Agora, mesmo após o episódio da postagem criticada, o atleta divulgou imagem com o personagem das histórias em quadrinhos Superman, que a DC Comics revela como bissexual, em um beijo “hetero”, fazendo uma invocação de uma imposição do que seria “normal”.
Como uma hierarquização das sexualidades, conjurando a dimensão cultural que destaca a questão cognitiva, onde o objeto do preconceito é a homossexualidade como fenômeno, e não o homossexual enquanto indivíduo.
O discurso homofóbico é uma marca da extrema-direita e se ampliou muito com o bolsonarismo. Já o debate sobre a liberdade de praticá-lo parece ser mais amplo e, perigosamente, alcançar setores progressistas, com aparente dificuldade de enxergar o perigo de uma das mais perversas estratégias de opressão que rege o processo discriminatório entre os homens na contemporaneidade.
O potencial de violência embutida no preconceito é, na maioria das situações, dissimulada sob a guarida de vivermos em uma sociedade democrática, composta por cidadãos civilizados.

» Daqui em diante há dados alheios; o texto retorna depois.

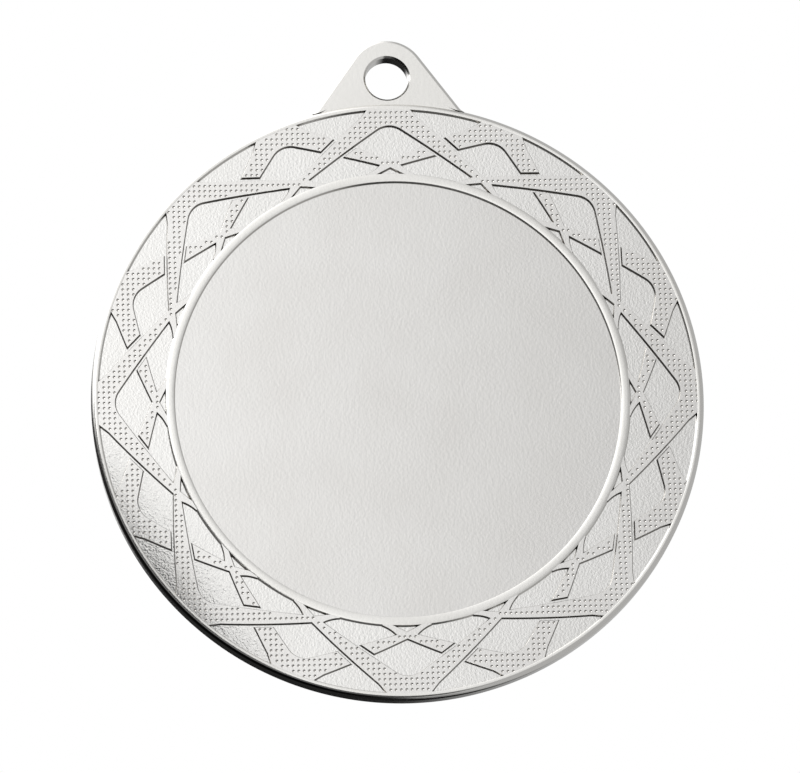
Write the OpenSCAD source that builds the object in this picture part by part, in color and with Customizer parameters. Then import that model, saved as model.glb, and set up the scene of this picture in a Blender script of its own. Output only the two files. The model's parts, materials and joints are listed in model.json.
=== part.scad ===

O preconceito, sobretudo explanado por alguém considerado ídolo dos esportes, com grande aceitação por parte da sociedade, com força de atuação e penetração, alimenta a rejeição e intolerância social dirigidas aos supostos portadores do mal, que “destroem famílias”, propagando-se no tecido social e atuando como uma das mais eficientes estratégias de controle e exclusão.
Por dura que possa parecer a reação à prática homofóbica de Maurício Souza que, como já dito, não é nenhuma novidade, deve funcionar como lição para conter a externalização da perversidade, mesmo que escamoteada por aparente “direito de opinião”. Que possa ser mote para a discussão reflexiva sobre as formas veladas de violência social.